Akşehir’de resim öğretmeni olarak statüm artmıştı. Değer verilen bir ressam olarak nitelendiriliyordum. Sonraları arkadaşım İsmet Şen Hoca ile Nasrettin Hoca’nın fıkralarını büyük yağlı boya tablolar halinde resimledik. Öğrenin Nasrettin Hoca Akşehir Gölü’ne maya çalarken ki resmini yapıp belediyenin bir salonunda sergiledik. Bugün herkesin bildiği Nasrettin Hoca’nın sevimli portresini biz ortaya çıkarmıştık.
Hatta Akşehir’de çok önem arz eden Nasrettin Hoca Derneği’ne İsmet Hoca ile ikimizi üye yaparak bir ilk gerçekleşmişti.
Şimdi bana diyeceksiniz ki, “Bunları bana niçin anlatıyorsun?”
Sanatın en büyük ve samimi destekleyicileri orta hallilerdir. Bu sınıf senelerce bıkmadan, usanmadan sanatı desteklemiş, ilgilerini hep taze tutmuşlar. Sanatın bütün dallarını içtenlikle takip etmeye çalışmışlardır. Ancak son yıllarda bu topluluğun sanatsal faaliyetlere olan ilgisinin azaldığını düşünmeye başladım. Çünkü Ankara’da aşağı yukarı her gün bir sanat galerisinde resim sergisi açılmaktadır. Ancak bu sergileri gezen insan sayısı her geçen gün biraz daha azalmaktadır. Elbette ki bunun birçok nedeni var. Zaman zaman sanat galerisi sahibi dostlarımla bu konuyu tartışıyoruz. Ben bunun nedenini kendimizde aramamız gerektiğine inanıyorum.
Konu çok hassas ve geniş olduğundan bu konu ile ilgili hususların biraz daha üzerinde durmak gerektiğine inanıyorum.
Çünkü çocuklarımızın iyi yetişmeleri, okul hayatlarını başarı ile sürdürmeleri hatta yetişkin biri olduğunda yeteneklerini iyi kullanan, elinden iş gelen biri olabilmeleri hepimizin arzusu...

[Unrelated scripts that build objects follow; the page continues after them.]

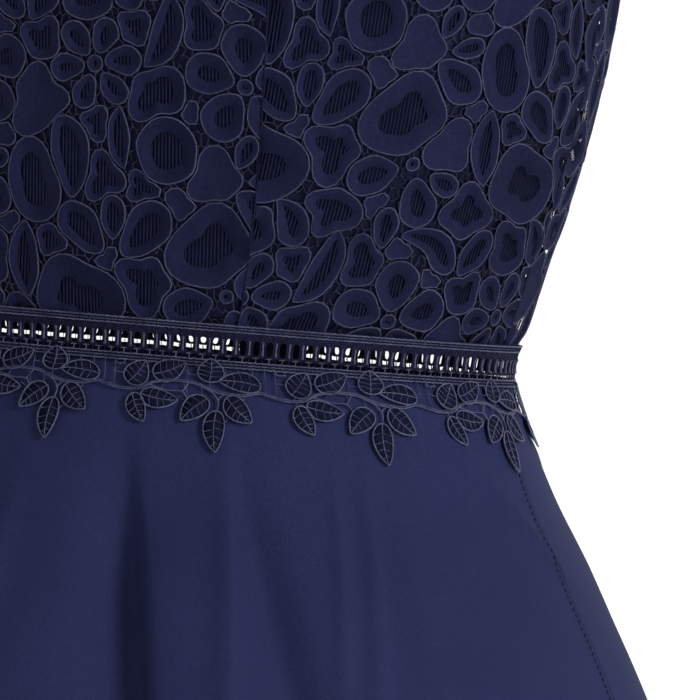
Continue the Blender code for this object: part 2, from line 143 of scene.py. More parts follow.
# Small creases on the skirt: where each starts and ends below the waist, its angle there and at
# the knee in between, its width to either side in degrees, and how far it stands out or in.
Crease = namedtuple("Crease", "starts ends first knee last left right rise")
KNEE = 0.110
CREASE_GROWS = 0.065
CREASE_FADES = 0.35
CREASES = (
    Crease(0.020, 0.56, 15.9, 21.4, 30.5, 4.4, 1.8, -0.0078),
    Crease(0.020, 0.56, 18.3, 23.9, 33.0, 1.4, 6.0, 0.0022),
    Crease(0.018, 0.45, 31.8, 32.2, 37, 2.2, 1.0, 0.0034),
    Crease(0.018, 0.40, 31.6, 39.2, 49, 2.0, 3.0, -0.0044),
    Crease(0.026, 0.12, 48.2, 44.8, 44, 1.2, 1.2, 0.0013),
    Crease(0.026, 0.13, 53.2, 49.0, 48, 1.3, 1.3, 0.0014),
    Crease(0.010, 0.055, 58.9, 96.4, 98, 1.5, 1.8, 0.0013),
    Crease(0.012, 0.075, 65.1, 115, 120, 1.5, 2.2, 0.0014),
    Crease(0.045, 0.14, 56.0, 57.0, 58, 3.0, 3.0, 0.0010),
    Crease(0.022, 0.50, 2.0, 3.0, 5, 3.0, 1.8, 0.0026),
    Crease(0.024, 0.52, -13.0, -15.5, -22, 3.2, 2.0, -0.0050),
    Crease(0.020, 0.42, -29.0, -30.5, -36, 1.6, 2.6, 0.0030),
    Crease(0.022, 0.38, -34.5, -38.0, -49, 3.6, 1.6, -0.0040),
    Crease(0.028, 0.14, -50.0, -47.0, -46, 1.3, 1.3, 0.0011),
    Crease(0.012, 0.10, -66.0, -84.0, -90, 2.0, 1.6, 0.0011),
    Crease(0.115, 0.50, 101.0, 102.0, 106, 2.4, 3.0, -0.0030),
    Crease(0.115, 0.48, 119.0, 121.0, 125, 2.0, 3.2, 0.0028),
    Crease(0.020, 0.54, 134.0, 135.5, 140, 3.2, 2.0, -0.0042),
    Crease(0.030, 0.50, 158.0, 158.5, 160, 2.0, 3.0, 0.0030),
    Crease(0.026, 0.50, -104.0, -105.0, -109, 3.0, 2.2, -0.0030),
    Crease(0.022, 0.45, -122.0, -124.0, -129, 3.0, 2.0, 0.0030),
    Crease(0.020, 0.55, -139.0, -141.0, -145, 2.0, 3.4, -0.0044),
    Crease(0.028, 0.50, -160.0, -161.0, -164, 3.0, 2.0, 0.0028),
)


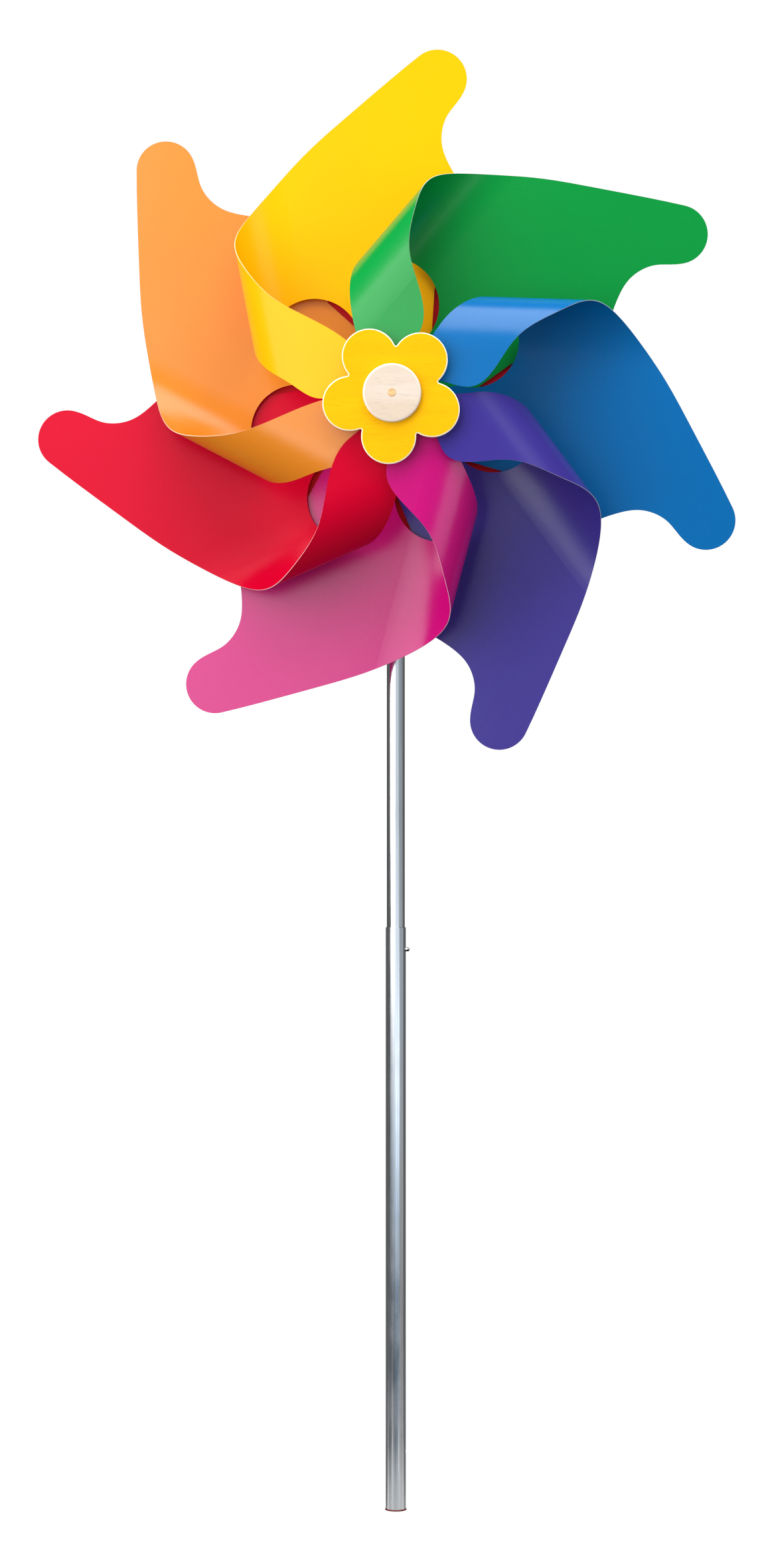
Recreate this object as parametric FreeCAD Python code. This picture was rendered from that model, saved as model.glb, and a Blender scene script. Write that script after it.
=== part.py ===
import FreeCAD, Part
import math
import os

# Seven-vane wind spinner on a telescoping mast.
# Axes: +X right, +Y away from the viewer, +Z up, origin under the foot.
# Each vane is one sheet, screwed to the back of the rotor, rolled forward
# and screwed again behind the flower.
# Depths along the axle are given as distances in front of the mast axis.

V = FreeCAD.Vector
V2 = FreeCAD.Base.Vector2d
FLAT = Part.Geom2d

# --- mast -------------------------------------------------------------
AXLE_HEIGHT = 1096.0
LOWER_OD = 20.0
LOWER_ID = 18.3
LOWER_TOP = 580.0
UPPER_OD = 18.0
UPPER_ID = 16.0
UPPER_BOTTOM = 534.0
UPPER_ABOVE_AXLE = 20.0
PLUG_FLANGE_OD = 21.5
PLUG_FLANGE_THICKNESS = 1.2
PLUG_DEPTH = 20.0
BUTTON_HEIGHT = 558.0
BUTTON_LOW_HEIGHT = 58.0
BUTTON_DIAMETER = 4.0
BUTTON_HOLE = 4.4
BUTTON_REACH = 13.8
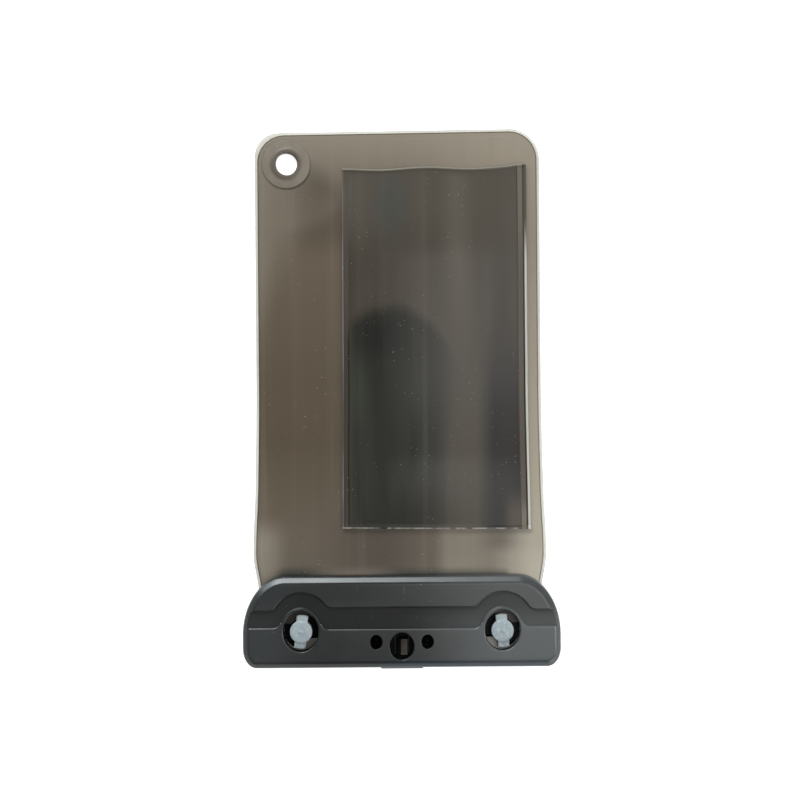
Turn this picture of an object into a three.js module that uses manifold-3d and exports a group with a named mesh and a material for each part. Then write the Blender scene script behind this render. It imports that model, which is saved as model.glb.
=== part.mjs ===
// A waterproof pouch for a phone, in millimetres, lying on its front as it would come to rest on a table.
// Two films, a clear one below and a smoke-tinted one above, are welded round their edge. A smoke pocket is
// welded on the tinted back, and an eyelet for a lanyard is in the corner. The mouth is pinched shut between
// two moulded bars, held by a snap in the middle and by a quarter-turn lock near each end.
// X runs along the clamp, Y from the clamp towards the eyelet end, Z up. The origin is on the table, under
// the middle of the object's box.
import * as THREE from "three";
import { mergeVertices } from "three/addons/utils/BufferGeometryUtils.js";
import Module from "manifold-3d";

const wasm = await Module();
wasm.setup();

// Films
const filmWidth = 110.4; // across the clear front film
const filmReach = 171.3; // from the clamp's upper edge to the far end, on the right
const endSkew = 1.1; // the far end is cut this much short on the left
const filmThickness = 0.5;
const filmGap = 0.2; // between a film and whatever it lies against
const filmLeftCorner = 9.3;
const filmRightCorner = 12;
const pouchShift = -0.5; // the films sit this far off the clamp's middle
const tintInset = 1.1; // the smoke film stops this far inside the clear one
const weldWidth = 2.2;
const throatInset = 1.6; // each side, where the films enter the clamp
const flareOut = 0.6; // each side, just past the clamp
const flareRise = 8.5;
const landing = 75; // length over which the films come down from the clamp to the table
const sagShare = 0.7; // how far the front film's middle hangs, as a share of its edges' height
const airHeight = 5.5; // trapped air lifts the back film by this
const airStart = 45; // length over which the air space opens out from the clamp
const airEnd = 40; // and closes towards the far end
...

Ve çocuklarımızın resim yapmalarını desteklememiz, onlara köstek olmamamız gerektiğini vurgulaştım.
Yaptıkları işleri beğenelim, takdir edelim, onları özendirelim. Ama onlara doğru malzeme vermeye de özen gösterelim.
Resim yapmak isteyen çocuğu, bir tükenmez kalem ve A4 ebatlarında bir kağıt verip, geçiştirmiyelim.
Bir daha hatırlatırsak, çocuklarımıza malzeme verirken, malzemelerin yaşıyla ters orantılı olmasına dikkat etmeliyiz.
Küçücük çocuğa verilen küçük bir tükenmez kalem ve o küçük, ince kağıt onun resim yapması için uygun malzeme değildir.